10 JUNE 2021
By Dylan Vasapolli
Crimson-breasted Shrike is one of the incomparable species occuring in the area!
This Johannesburg/Pretoria-based, South Africa, birding day tour takes us to one of the most exciting and well-known birding roads in the country – the mighty Zaagkuilsdrift Road, located in the rich bushveld north of Pretoria.
This trip was carried out for a single client, Alma, and saw us concentrate on getting photos of the many birds we saw. We had a superb South African winter’s day, with calm and sunny weather throughout the day. The birding was excellent, and a testament to this was the fact that it was incredibly hard to do a full birding circuit along the road – simply as there was always so many birds to see! We ended the day off with just over 100 species for the day.

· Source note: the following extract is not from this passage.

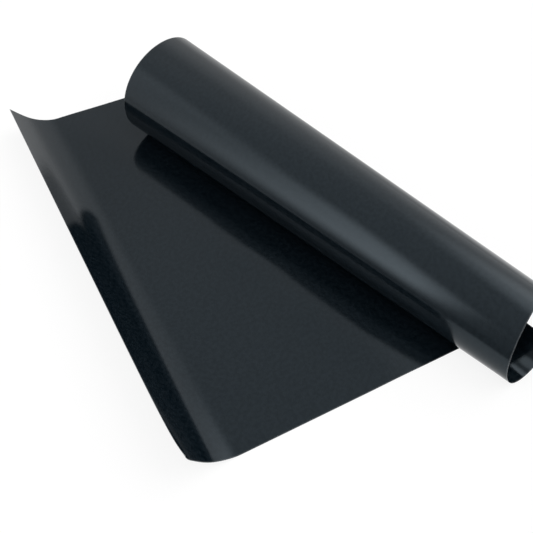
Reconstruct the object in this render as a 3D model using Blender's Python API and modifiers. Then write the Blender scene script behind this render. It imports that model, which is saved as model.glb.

After collecting Alma from her accommodation, we made the journey northwards to the small village of Pienaarsrivier, where the famous Zaagkuilsdrift Road begins. Our initial progress was slow, as we became familiar with the many bushveld species that can be found here. Open grassy areas on the first part of the road held Desert and Rattling Cisticolas and Magpie Shrikes, before we ran into a large group of the prized Cape Penduline Tit – which showed well for us.
The tiny Cape Penduline Tit is a target species along the road.
We slowly transferred into some of the mixed acacia thornveld woodland where we added species such as Grey Go-away-bird, Cardinal Woodpecker, White-browed Scrub Robin, Marico Flycatcher, Southern Pied Babbler and Brown-crowned Tchagra, before we got lucky and found a stunning Pearl-spotted Owlet. It wasn’t long before the tiny owl was spotted by some of the birds in the area, and before long, there was a mobbing party dancing around the owl. Although a little bit distant, some of the species that were present included Southern Masked Weaver, Blue and Black-faced Waxbills, Green-winged Pytilia, Jameson’s and Red-billed Firefinches and Golden-breasted Bunting. Soon enough the owl disappeared, and the mob of birds also seemingly melted back into the surrounds.
The tiny Pearl-spotted Owlet was seen early on in the day.
We spent a bit of time around the MCPA Dam area next, where we enjoyed our breakfast in between bouts of birding. The dam itself held species such as Grey Heron, Spur-winged Goose, Knob-billed Duck, Red-billed Teal, White-breasted Cormorant, African Jacana and a few stunning Malachite Kingfishers, which were flitting about the reedy edges. A large African Fish Eagle kept a vigil over the dam, and the denser stands of woodland held species such as Southern Boubou, Grey-backed Camaroptera, Burnt-necked Eremomela, White-throated Robin-Chat and masses of both Red-billed and Jameson’s Firefinches and Blue Waxbills. Indeed, it seemed every time we stopped for some birding, there were masses of both Red-billed and Jameson’s Firefinches and Blue Waxbills – with birds exploding from the ground en-masse, and seemingly present in almost every bush. We slowly continued our way along the road, adding further specials such as Crested Francolin, Natal Spurfowl, Black-chested Snake Eagle, Gabar Goshawk, Southern Red-billed and Southern Yellow-billed Hornbills, Lilac-breasted Roller, Bearded Woodpecker, Crimson-breasted Shrike, Chinspot Batis, Kalahari Scrub Robin, Burchell’s Starling, Violet-eared Waxbill, Shaft-tailed Whydah and Golden-breasted Bunting. We eventually arrived at our lunch stop, overlooking the Moretele River, where we took a short break in the shade of some trees. A delightful pair of Quailfinches, along with a Brown-hooded Kingfisher were the highlight of our stop here.
The stunning Lilac-breasted Roller was seen a few times throughout the day.
A variety of colorful seedeaters, such as this Green-winged Pytilia were seen during the day.
Our afternoon was spent birding around the open plains and remnant patches of water (lingering from the vast floodplain that forms in the summer months) surrounding the Kgomo-Kgomo village. The patches of water held species such as White-faced Whistling Duck, Black-winged Stilt, Pied Avocet (a rare bird here), African Jacana, Yellow-billed Stork, Glossy Ibis and Great Egret. The open plains gave us Kittlitz’s Plover, Red-capped Lark, African Pipit, Scaly-feathered Weaver and small groups of the scarce Cut-throat Finch. While the patches of thornveld around the village edges yielded further looks at species such as Lilac-breasted Roller, Crimson-breasted Shrike, Burchell’s Starling, Marico Flycatcher, Cape Sparrow, Blue Waxbill, Green-winged Pytilia and Yellow Canary. We were also able to add a few aerial feeders to our list here – namely, Pearl-breasted and Lesser Striped Swallows and African Palm and Little Swifts.
With the day winding down, we started working our way back, and struck gold with sightings of two separate Marsh Owls quartering over some fields, and a stunning pair of Spotted Eagle Owls perched next to the road.
A pair of Spotted Eagle Owls capped off a wonderful day!